The Depth in the Simplicity
These two commandments are not simple. They look simple. A child can memorize them. But loving God with all your heart, soul, and mind, and loving your neighbor as yourself, is the work of a lifetime. It is not a floor we can reach and then move on from. It is an ocean we can spend our whole lives exploring without ever reaching the bottom.
Think what it would mean to love God with all your heart. Not the parts you are willing to spare after attending to your other loves. All of it. This is something no human being has ever fully accomplished; it is something we are being shaped toward. Every time we choose God over an idol, we grow in this love. Every time we worship when we do not feel like it, pray when we are distracted, give when it costs us, or forgive when we would rather retaliate, we grow in this love. The commandment is infinite in scope, but it is not abstract. It shows up during specific moments every day.
Think what it would mean to love your neighbor as yourself. Not to love your neighbor while prioritizing your own comfort, nor to love the idea of your neighbor, but to love the specific human being in front of you, with all their irritating habits, unreasonable opinions, and frustrating choices, with the same attentiveness and care you naturally give yourself. This too is the work of a lifetime, and no one finishes it.

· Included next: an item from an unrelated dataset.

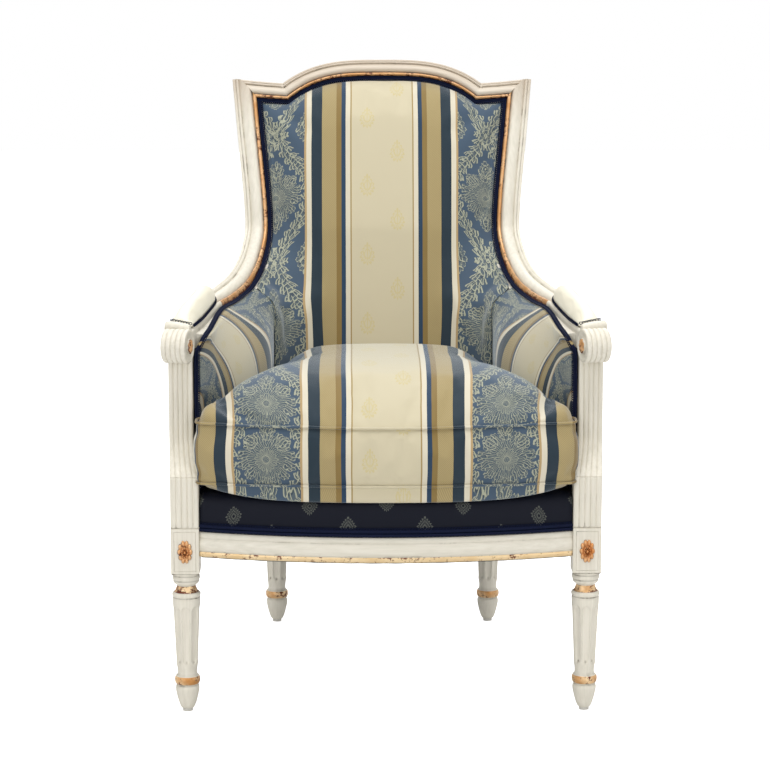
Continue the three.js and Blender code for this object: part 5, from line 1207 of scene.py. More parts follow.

This is the beauty of Jesus’ answer. He gave the lawyer, and he gives us, a fallback that can never be exhausted. When you do not know what to do, return here. You will not find a formula. You will find a God who loves you, a neighbor who needs you, and a Savior who died to make both possible. You will find that the simplicity of the command contains the entire moral universe, and that the entire moral universe, in the end, is only the outworking of love.